We have seen these dynamics play out across the country. Studies examining minimum wage increases consistently find that price increases follow, particularly in sectors that rely heavily on hourly workers. Research from the Federal Reserve and UC Berkeley shows that wage increases are often passed through to consumers in the form of higher prices in restaurants and service businesses.

That means the cost of everyday items rises. The price of a burger, a slice of pizza, or a bagel at the corner deli may not seem like major policy issues, but for working families those increases add up quickly. Ironically, the higher prices often fall hardest on the same workers policymakers are trying to help.

There is also the long term concern about job creation. Entry level positions, the first job a teenager gets, the opportunity for a new immigrant to gain experience, or the stepping stone for someone returning to the workforce, are often the most sensitive to rising labor costs. When those opportunities disappear, it becomes harder for workers to climb the economic ladder.

None of this means that higher wages are a bad goal. Quite the opposite. The most successful economies in the world are those where wages rise steadily over time. The difference is how those wage increases happen.

Sustainable wage growth comes from economic expansion, productivity, and innovation.

When businesses grow, invest, and compete for talent, wages naturally rise. When new industries emerge and demand skilled workers, salaries increase across the economy. When governments create an environment that attracts investment, the result is more jobs, higher wages, and greater prosperity.
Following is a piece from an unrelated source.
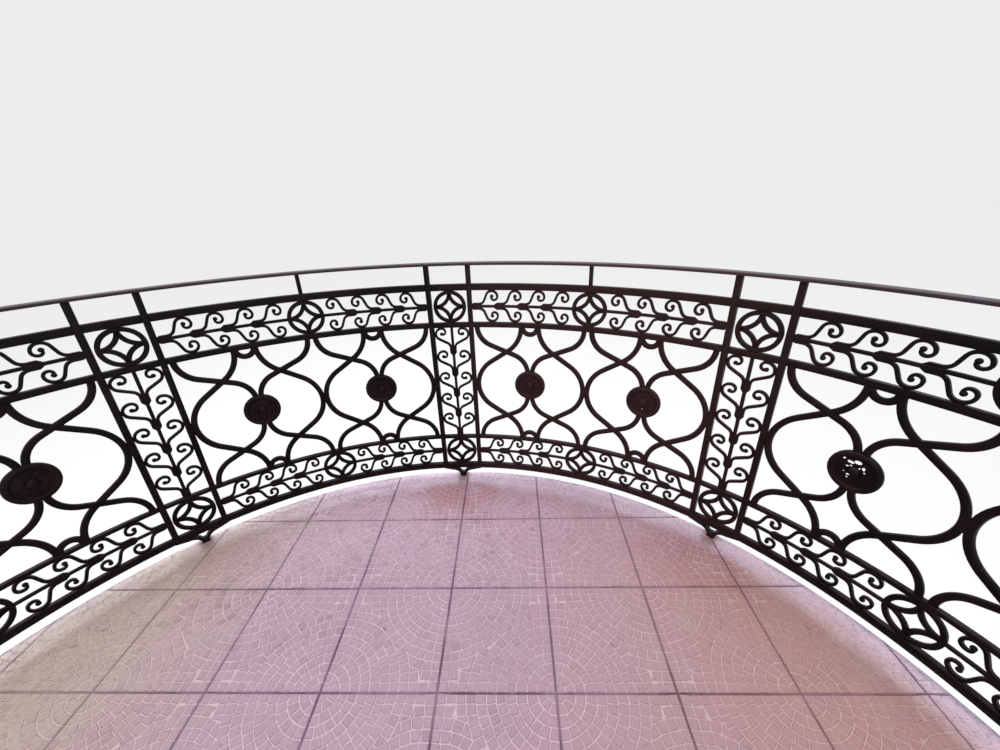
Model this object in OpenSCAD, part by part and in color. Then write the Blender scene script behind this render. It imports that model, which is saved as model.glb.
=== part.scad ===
// Half-round balcony: a rendered slab with a tiled floor, and a wrought-iron railing
// of five pilasters and four bays. Millimetres, +Z up. The wall is the plane y = 0 and
// the street lies towards -Y. The origin is the middle of the slab's back face.

/* [Plan] */
// Radius of the railing's centre line
rail_r = 1485; // [1300:5:1700]
// Angle from one pilaster to the next, seen from the curve's centre
pilaster_pitch = 43.6; // [43:0.1:44]
// Gap between the last posts and the wall, which the rail ends bridge
wall_gap = 15; // [8:1:40]
// Distance from the railing's centre line out to the edge of the tiles
edge_margin = 22.5; // [18:0.5:40]

/* [Slab] */
// Thickness of the tile layer
tile_t = 12; // [8:1:20]
// How far the tiles stand past the rendered edge
tile_lip = 8; // [4:1:15]
// Height of the rendered edge below the tiles
fascia_h = 268; // [200:2:320]
// Thickness of the rendered edge
fascia_t = 25; // [15:1:40]
// How far the soffit lies above the foot of the rendered edge
soffit_rise = 18; // [8:1:40]

/* [Railing levels] */
// Clear height under the bottom rail
foot_h = 49; // [40:1:60]
// Height of the bottom rail
bottom_rail_h = 27; // [20:1:32]
// Clear height of the lower frieze
lower_frieze_h = 141; // [130:1:144]
// Height of the rail under the arabesque panels
sill_rail_h = 15; // [12:1:22]
// Clear height of the arabesque panels
panel_h = 529; // [480:1:580]
// Height of the rail over the arabesque panels
head_rail_h = 21; // [15:1:26]
// Clear height of the upper frieze
upper_frieze_h = 134; // [126:1:144]
// Height of the rail over the upper frieze
top_rail_h = 26; // [18:1:30]
// Clear height between the top rail and the handrail
top_gap_h = 74; // [60:1:100]

/* [Bars] */
// Depth of the rails, from the floor side to the street side
rail_d = 18; // [16:1:22]
// Side of the square posts
post_w = 20; // [16:1:24]
// Distance between the two posts of a pilaster, centre to centre
post_spacing = 166; // [164:1:176]
// Width of the handrail
handrail_w = 40; // [34:1:50]
// Thickness of the handrail
handrail_t = 10; // [8:1:14]
// Side of the square stud in the middle of each bay, under the handrail
stud_w = 14; // [10:1:18]

/* [Scrolls] */
// Thickness of the scroll bars, seen from the front
scroll_t = 9.5; // [8:0.5:10]
// Thickness of the same bars where they run into the eye
scroll_tip_t = 7.5; // [6:0.5:8]
// Depth of the scroll bars
scroll_d = 12; // [8:1:14]
// Thickness of the stem between two scrolls
stem_t = 11; // [9:0.5:12]
// Length over which a pair of scrolls is bound to its stem
collar_l = 33; // [28:1:36]
// How much of the first collar of a row the post or rail at its start cuts off
collar_sink = 5; // [2:1:8]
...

New York has historically been one of the world’s great economic engines. Finance, media, technology, life sciences, and advanced manufacturing have all flourished here. But in recent years many businesses have chosen to expand elsewhere due to high taxes, regulatory complexity, and rising operating costs.
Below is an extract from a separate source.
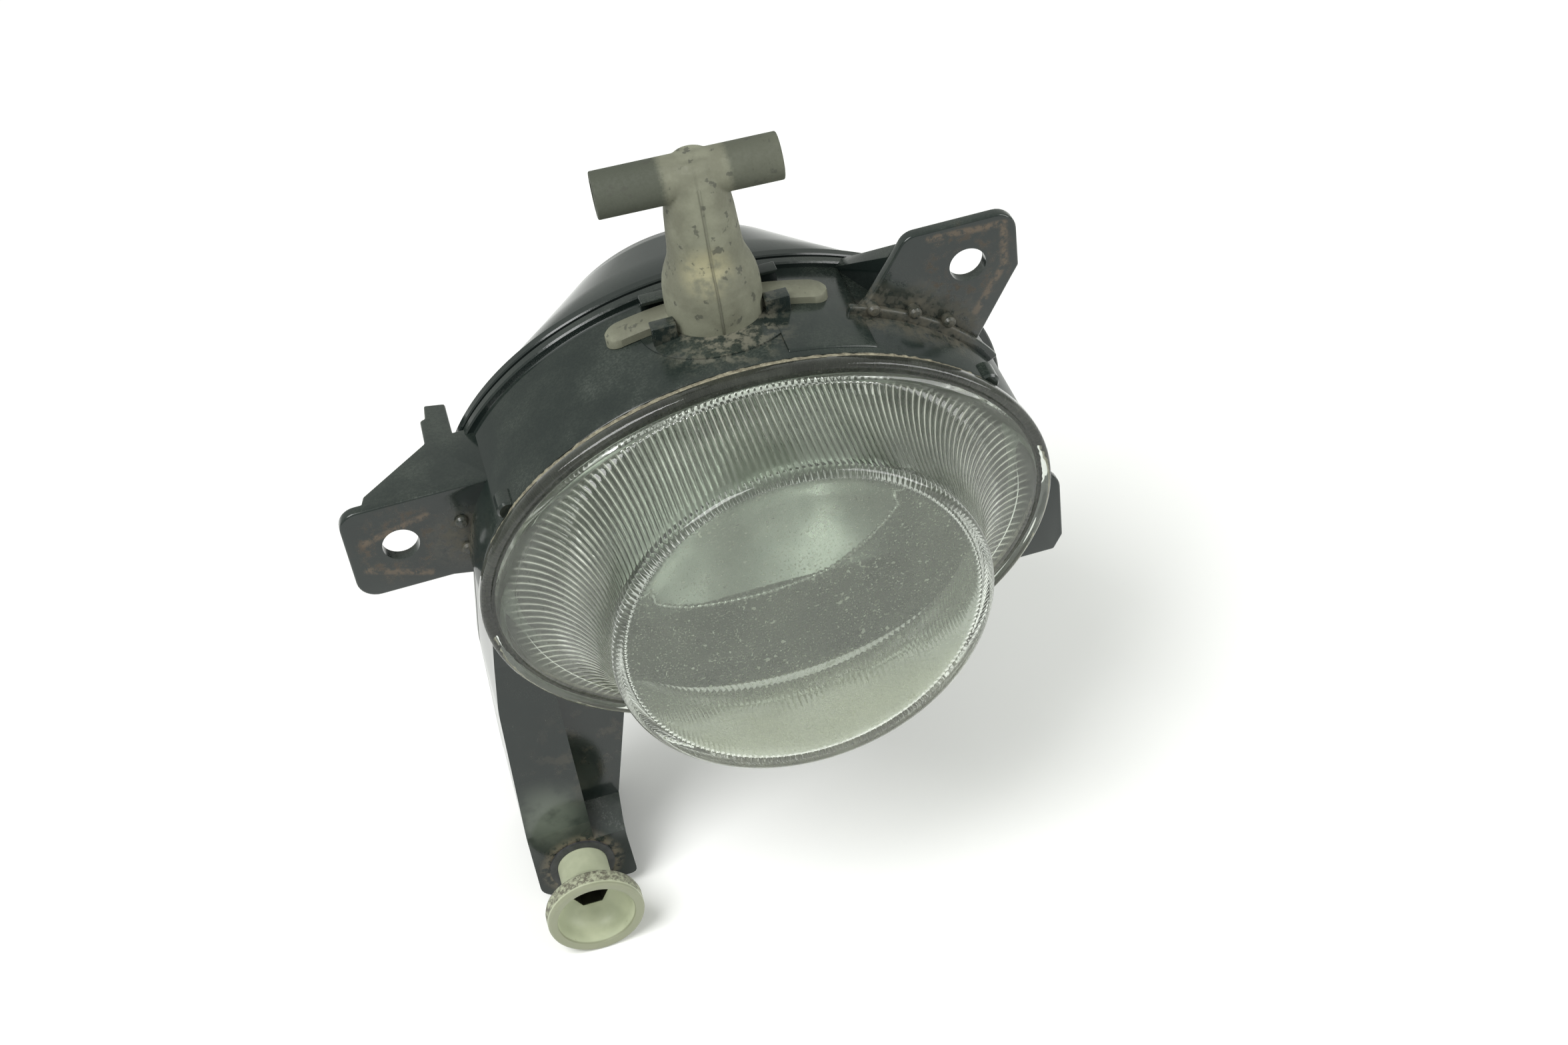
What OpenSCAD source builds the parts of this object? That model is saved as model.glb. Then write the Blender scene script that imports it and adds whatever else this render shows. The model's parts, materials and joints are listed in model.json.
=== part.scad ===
// Automotive front fog light, left or right bumper corner, millimetres.
// Everything is drawn in the lamp's own axes: the optical axis is Y, the lens faces -Y, +Z is up,
// and Y = 0 is the middle of the lens flange. The part's origin is the left bolt hole's centre,
// so placed() shifts the whole lamp by that hole's position.

/* [Lens] */
// Overall width of the oval lens flange
rim_w = 110; // [100:0.5:120]
// Overall height of the oval lens flange
rim_h = 80.4; // [78:0.1:84]
// How far the oval's centre sits below the optical axis
rim_drop = 2.1; // [1.5:0.1:3]
// Width of the plain band between flange edge and flutes, at the sides
band_side = 4.4; // [3:0.1:5]
// Width of the same band at the top and bottom
band_top = 3.5; // [3:0.1:4]
// Radius of the round nose at its bead
bead_r = 35; // [33:0.1:35.2]
// Radius of the plain front disc inside the bead
disc_r = 32.2; // [28:0.1:32.4]
// How far the front disc stands ahead of the flange
nose_len = 26.9; // [24:0.1:30]
// Glass thickness
glass_t = 2.4; // [2:0.1:3]

/* [Housing] */
// How far the drum's wall sits inside the flange's edge
drum_inset = 0.8; // [0.5:0.1:1.2]
// Front edge of the drum
drum_front = 3; // [2.6:0.1:4]
// Rear edge of the drum, where the rear shell joins
drum_back = 32.5; // [31:0.5:34]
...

If New York truly wants higher wages, the best strategy is to make the state the most attractive place in America to build and grow companies.

That means reducing unnecessary regulatory burdens, lowering energy costs, streamlining permitting, and encouraging investment in emerging industries such as artificial intelligence, biotechnology, and advanced manufacturing. It means focusing on economic development that brings the next generation of high paying jobs to New York.

We should want a future where workers earn $30 per hour or more. But the path to that future is not through mandates alone. It is through building an economy where businesses thrive, innovation flourishes, and opportunity expands.

New Yorkers deserve higher wages. The way to achieve that goal is by creating the conditions for economic growth, investment, and job creation, the foundations of lasting prosperity.